When it was controversially awarded the games in 2001 by the International Olympic Committee, Beijing promised to make improvements in human rights, media freedoms and the provision of health and education.

But campaigners, such as Amnesty International, say Chinese activists have been jailed, people made homeless, journalists detained and websites blocked, while there has been increased use of labour camps and prison beatings.

In March, China suppressed violent anti-government protests in Tibet. Beijing said rioters killed at least 19 people, but Tibetan exiles said security forces killed dozens of protesters in the worst unrest in Tibet for 20 years.

The Dalai Lama, Tibet’s exiled Buddhist leader, rejected Beijing’s claims he was behind the riots and said he expressed good wishes for the success of Games.

On Thursday, at least 1,500 Buddhists were holding a protest in the Nepalese capital Kathmandu against what they called China’s violation of religious freedom in Tibet. Correspondents say there have been scuffles with police.

In Beijing, police dragged away three US Christians who tried to demonstrate on Tiananmen Square in support of religious freedom.

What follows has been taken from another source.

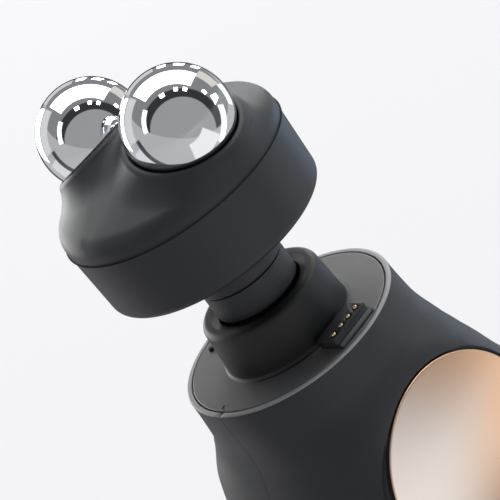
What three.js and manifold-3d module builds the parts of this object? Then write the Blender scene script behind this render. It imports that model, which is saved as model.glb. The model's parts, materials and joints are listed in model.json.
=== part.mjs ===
// Hand-held facial massager: a palm-sized body with a round platform, a neck, a percussion arm
// and a push-on head that carries two fixed ball electrodes.
// Millimetres, +Z up along the neck axis, front towards -Y, origin in the middle of the base.

import * as THREE from "three";
import { ConvexGeometry } from "three/addons/geometries/ConvexGeometry.js";
import { mergeVertices } from "three/addons/utils/BufferGeometryUtils.js";
import Module from "manifold-3d";

const wasm = await Module();
wasm.setup();

// Clearances
const FIT = 0.3; // between curved or sliding surfaces
const SEAM = 0.2; // between the two body shells
const CUT = 1; // how far a cutting tool runs past the face that it opens
const CURVE_CUT = 5; // and past a curved wall

// Body: height of the platform, walls, and half sizes at shares of the height
const BODY_H = 80;
const WALL = 2.2;
const SHELL_Z = 0.5; // the shells stop here, the foot reaches the ground
const FLOOR = 2.2;
const PLATFORM_R = 24;
const HALF_WIDTH = [
  [0, 26], [0.05, 30.5], [0.15, 34.6], [0.3, 36.4], [0.45, 34.8], [0.575, 31.5], [0.625, 29.8],
  [0.6875, 28.2], [0.75, 26.1], [0.8125, 24.4], [0.875, 23.9], [0.9375, 24], [1, PLATFORM_R],
];
const BACK_DEPTH = [
  [0, 18.5], [0.05, 23.5], [0.15, 28.4], [0.25, 30.6], [0.4, 31.4], [0.575, 31.5], [0.725, 30.7],
  [0.775, 28.6], [0.8125, 26.7], [0.84375, 25.2], [0.86875, 23.9], [0.9, 23.7], [1, PLATFORM_R],
];
const FRONT_DEPTH = [
  [0, 19.5], [0.05, 24.5], [0.15, 29], [0.3, 32], [0.45, 33], [0.575, 33], [0.7, 30], [0.8, 28.6],
  [0.9, 24.4], [1, PLATFORM_R],
];
const OUTER_ROWS = [
  0.0225, 0.05625, 0.125, 0.225, 0.35, 0.475, 0.5875, 0.675, 0.7375, 0.7875, 0.83125, 0.875, 0.93125, 1,
];
const INNER_ROWS = [0.0875, 0.175, 0.325, 0.5, 0.65, 0.75, 0.825, 0.875];
const ROUND_POWER = 2; // section at the platform: a circle
const SQUARE_POWER = 2.5; // section lower down: a squarer oval
const SQUARING_H = 20; // height over which the section squares
const FACET_BLEND = 1.5;
const BODY_SIDES = 36;
const CAVITY_SIDES = 20;
const INNER_BACK = 27.6; // the inside is flat behind the control panel
const INNER_FRONT = 22; // and behind the front disc

// Front disc and the flat facet that it lies in
const DISC_Z = 45;
const DISC_Y = 27.2;
const DISC_TILT = THREE.MathUtils.degToRad(2.7);
const DISC_R = 21.2;
const DISC_T = 2;
const DISC_CROWN = 0.9;
const DISC_PROUD = 0.25;
const DISC_EDGE = 0.35;
const GASKET_T = 0.5;
const GASKET_R = 15;
const GASKET_BAND = 4;

// Platform
const RIM_W = 1.1;
const PLATE_T = 2;
const LEDGE_W = 1.4;
const LEDGE_T = 2;
const PLATE_R = PLATFORM_R - RIM_W - FIT;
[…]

Four pro-Tibet activists from Britain and the US were arrested and held briefly in the city on Wednesday after a protest close to the Olympic stadium.

Burma refugees

In his address, Mr Bush said the US recognised that the growth sparked by China’s free market reforms was “good for the Chinese people” and the country’s’ purchasing power was “good for the world”.

On foreign policy, he commended China’s “critical leadership role” in the negotiations to end North Korea’s nuclear weapons programme, and the “constructive relationship” between Beijing and Washington over Taiwan.

He also called for an end to what he described as tyranny in Thailand’s neighbour, Burma.

Friday’s Olympic opening ceremony coincides with the 20th anniversary of a democracy uprising in Burma, which was crushed by the military.

First lady Laura Bush flew to the Thai-Burmese border to spend the day at the Mae La refugee camp where about 35,000 refugees live, having fled their homes.